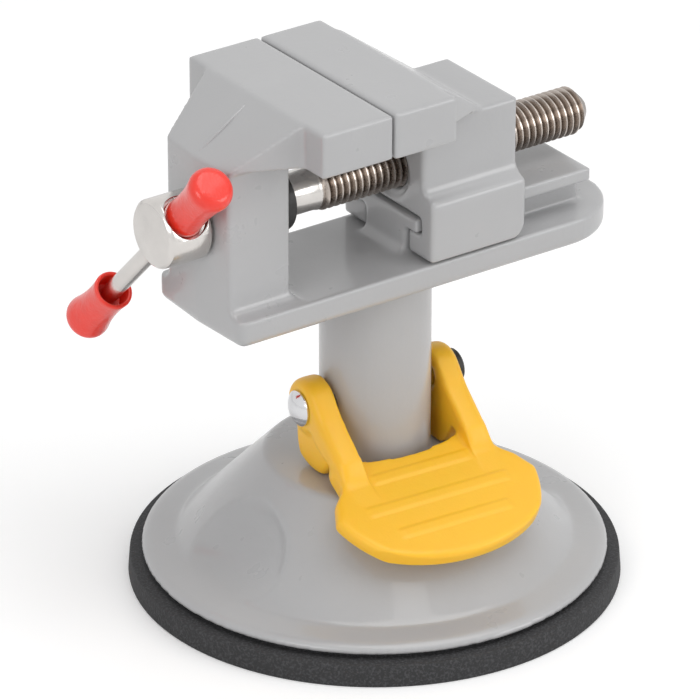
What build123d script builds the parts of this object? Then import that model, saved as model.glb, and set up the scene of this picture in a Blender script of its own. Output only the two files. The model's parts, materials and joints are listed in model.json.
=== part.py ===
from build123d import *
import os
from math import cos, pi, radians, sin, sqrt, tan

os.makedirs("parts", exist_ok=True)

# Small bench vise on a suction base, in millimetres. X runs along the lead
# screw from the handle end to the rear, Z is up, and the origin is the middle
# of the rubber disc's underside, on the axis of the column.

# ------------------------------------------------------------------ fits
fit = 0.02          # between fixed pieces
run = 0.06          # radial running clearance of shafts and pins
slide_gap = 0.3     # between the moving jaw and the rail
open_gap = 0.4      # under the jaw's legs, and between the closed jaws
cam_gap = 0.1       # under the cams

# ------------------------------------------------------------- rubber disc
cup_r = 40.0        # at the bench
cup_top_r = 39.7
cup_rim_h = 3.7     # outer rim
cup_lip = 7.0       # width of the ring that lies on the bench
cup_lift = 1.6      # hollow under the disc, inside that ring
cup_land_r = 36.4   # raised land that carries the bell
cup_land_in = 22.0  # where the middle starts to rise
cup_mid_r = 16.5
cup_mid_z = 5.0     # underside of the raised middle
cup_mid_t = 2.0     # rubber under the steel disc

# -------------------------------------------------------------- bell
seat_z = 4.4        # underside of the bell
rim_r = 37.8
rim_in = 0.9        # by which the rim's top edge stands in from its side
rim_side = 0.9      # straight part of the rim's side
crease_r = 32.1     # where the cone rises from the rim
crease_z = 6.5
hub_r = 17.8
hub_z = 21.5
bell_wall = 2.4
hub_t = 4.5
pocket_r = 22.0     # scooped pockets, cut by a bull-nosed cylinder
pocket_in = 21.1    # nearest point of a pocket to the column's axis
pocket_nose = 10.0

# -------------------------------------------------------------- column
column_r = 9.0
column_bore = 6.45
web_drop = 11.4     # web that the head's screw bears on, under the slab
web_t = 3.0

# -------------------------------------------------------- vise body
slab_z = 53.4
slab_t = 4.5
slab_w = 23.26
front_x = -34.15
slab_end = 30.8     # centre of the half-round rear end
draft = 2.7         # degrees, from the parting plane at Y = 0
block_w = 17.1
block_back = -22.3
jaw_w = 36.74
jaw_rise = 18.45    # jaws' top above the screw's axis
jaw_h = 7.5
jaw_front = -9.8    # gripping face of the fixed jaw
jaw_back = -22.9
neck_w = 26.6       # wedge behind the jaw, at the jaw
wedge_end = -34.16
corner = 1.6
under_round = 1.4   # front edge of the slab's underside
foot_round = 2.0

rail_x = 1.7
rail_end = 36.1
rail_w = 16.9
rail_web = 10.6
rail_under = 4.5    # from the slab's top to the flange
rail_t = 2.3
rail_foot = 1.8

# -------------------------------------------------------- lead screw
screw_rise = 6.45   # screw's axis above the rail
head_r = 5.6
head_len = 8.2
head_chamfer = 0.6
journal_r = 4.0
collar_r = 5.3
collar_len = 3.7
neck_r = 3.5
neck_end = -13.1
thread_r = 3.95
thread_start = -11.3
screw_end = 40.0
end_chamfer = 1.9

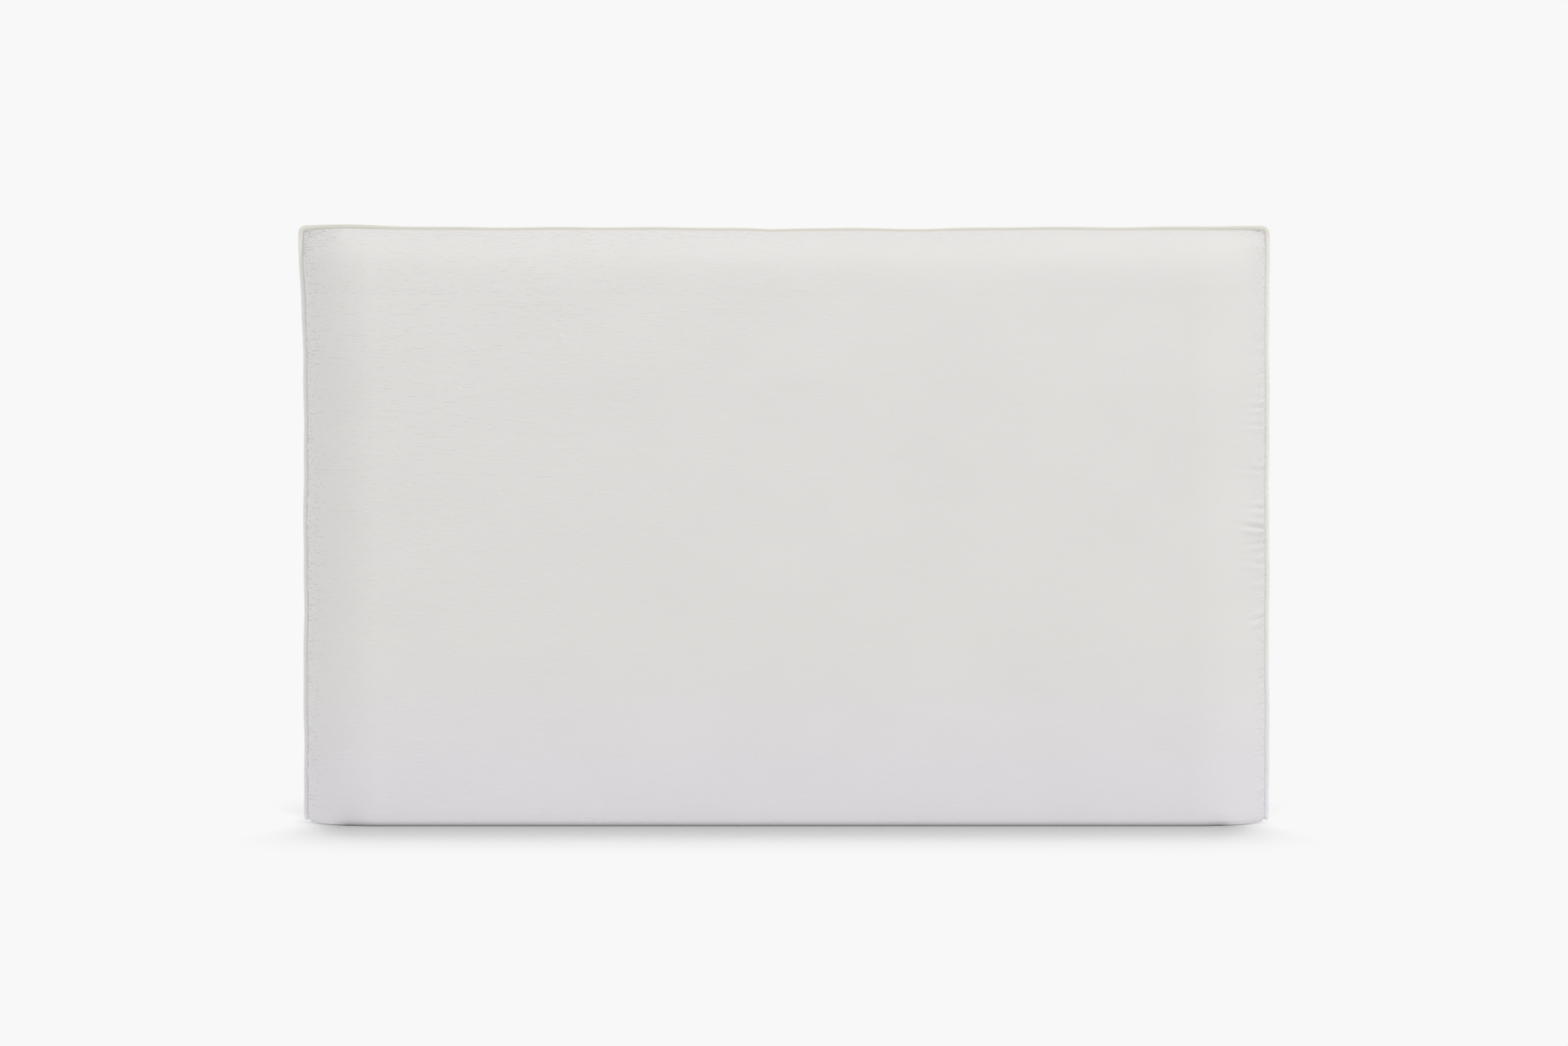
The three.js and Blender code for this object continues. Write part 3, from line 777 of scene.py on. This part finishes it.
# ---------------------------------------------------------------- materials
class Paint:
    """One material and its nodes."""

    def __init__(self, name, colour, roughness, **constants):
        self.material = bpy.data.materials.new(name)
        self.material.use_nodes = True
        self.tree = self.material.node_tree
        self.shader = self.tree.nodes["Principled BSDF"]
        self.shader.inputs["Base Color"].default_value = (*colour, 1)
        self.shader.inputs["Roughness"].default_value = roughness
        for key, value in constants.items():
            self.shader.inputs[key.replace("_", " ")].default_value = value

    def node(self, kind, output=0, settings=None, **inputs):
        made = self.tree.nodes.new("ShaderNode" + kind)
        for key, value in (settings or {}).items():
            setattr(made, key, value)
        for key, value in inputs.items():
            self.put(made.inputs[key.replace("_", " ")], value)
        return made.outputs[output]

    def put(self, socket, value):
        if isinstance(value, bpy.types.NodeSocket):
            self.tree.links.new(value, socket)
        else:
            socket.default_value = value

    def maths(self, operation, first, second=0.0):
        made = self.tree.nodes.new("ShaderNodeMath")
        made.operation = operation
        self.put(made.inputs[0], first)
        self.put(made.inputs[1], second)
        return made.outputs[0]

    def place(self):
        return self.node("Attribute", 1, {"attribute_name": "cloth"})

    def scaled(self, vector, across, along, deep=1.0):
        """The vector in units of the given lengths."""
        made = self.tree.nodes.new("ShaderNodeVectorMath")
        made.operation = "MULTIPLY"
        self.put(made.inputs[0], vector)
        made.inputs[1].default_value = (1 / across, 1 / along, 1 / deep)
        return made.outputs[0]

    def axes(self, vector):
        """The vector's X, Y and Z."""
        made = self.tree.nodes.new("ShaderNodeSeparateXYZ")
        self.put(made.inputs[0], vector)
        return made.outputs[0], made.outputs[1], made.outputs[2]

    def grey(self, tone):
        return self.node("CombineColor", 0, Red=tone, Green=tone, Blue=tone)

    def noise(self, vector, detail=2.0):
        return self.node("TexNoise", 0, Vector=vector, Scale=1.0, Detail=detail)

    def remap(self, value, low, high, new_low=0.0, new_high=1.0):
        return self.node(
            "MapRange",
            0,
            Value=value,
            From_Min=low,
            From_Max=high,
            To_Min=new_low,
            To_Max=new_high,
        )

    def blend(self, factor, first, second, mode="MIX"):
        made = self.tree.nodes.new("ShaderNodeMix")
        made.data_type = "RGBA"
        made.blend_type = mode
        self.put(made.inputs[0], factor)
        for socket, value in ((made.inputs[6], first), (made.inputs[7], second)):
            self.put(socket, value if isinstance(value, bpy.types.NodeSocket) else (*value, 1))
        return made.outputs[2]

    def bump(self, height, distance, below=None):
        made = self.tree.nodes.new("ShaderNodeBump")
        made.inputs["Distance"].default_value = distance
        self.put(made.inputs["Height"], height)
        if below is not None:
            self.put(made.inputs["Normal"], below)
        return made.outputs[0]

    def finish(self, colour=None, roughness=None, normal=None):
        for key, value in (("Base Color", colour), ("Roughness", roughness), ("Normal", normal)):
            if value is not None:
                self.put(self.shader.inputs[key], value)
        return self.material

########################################

▸ **SHORT PROBLEM**
From the top of the listing above, restate each line word for word up to and including the line with "cup_mid_t = 2.0"; add nothing else.

▸ **RESULT OF THIS TASK**
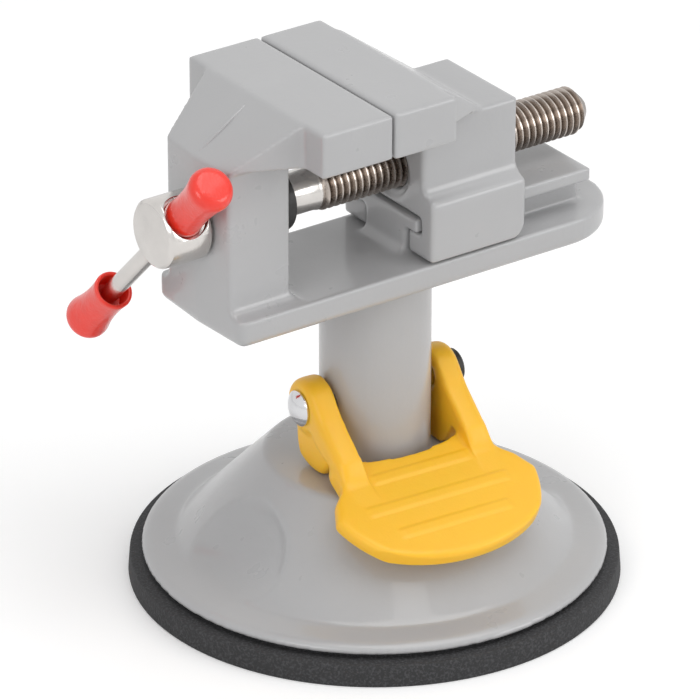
What build123d script builds the parts of this object? Then import that model, saved as model.glb, and set up the scene of this picture in a Blender script of its own. Output only the two files. The model's parts, materials and joints are listed in model.json.
=== part.py ===
from build123d import *
import os
from math import cos, pi, radians, sin, sqrt, tan

os.makedirs("parts", exist_ok=True)

# Small bench vise on a suction base, in millimetres. X runs along the lead
# screw from the handle end to the rear, Z is up, and the origin is the middle
# of the rubber disc's underside, on the axis of the column.

# ------------------------------------------------------------------ fits
fit = 0.02          # between fixed pieces
run = 0.06          # radial running clearance of shafts and pins
slide_gap = 0.3     # between the moving jaw and the rail
open_gap = 0.4      # under the jaw's legs, and between the closed jaws
cam_gap = 0.1       # under the cams

# ------------------------------------------------------------- rubber disc
cup_r = 40.0        # at the bench
cup_top_r = 39.7
cup_rim_h = 3.7     # outer rim
cup_lip = 7.0       # width of the ring that lies on the bench
cup_lift = 1.6      # hollow under the disc, inside that ring
cup_land_r = 36.4   # raised land that carries the bell
cup_land_in = 22.0  # where the middle starts to rise
cup_mid_r = 16.5
cup_mid_z = 5.0     # underside of the raised middle
cup_mid_t = 2.0     # rubber under the steel disc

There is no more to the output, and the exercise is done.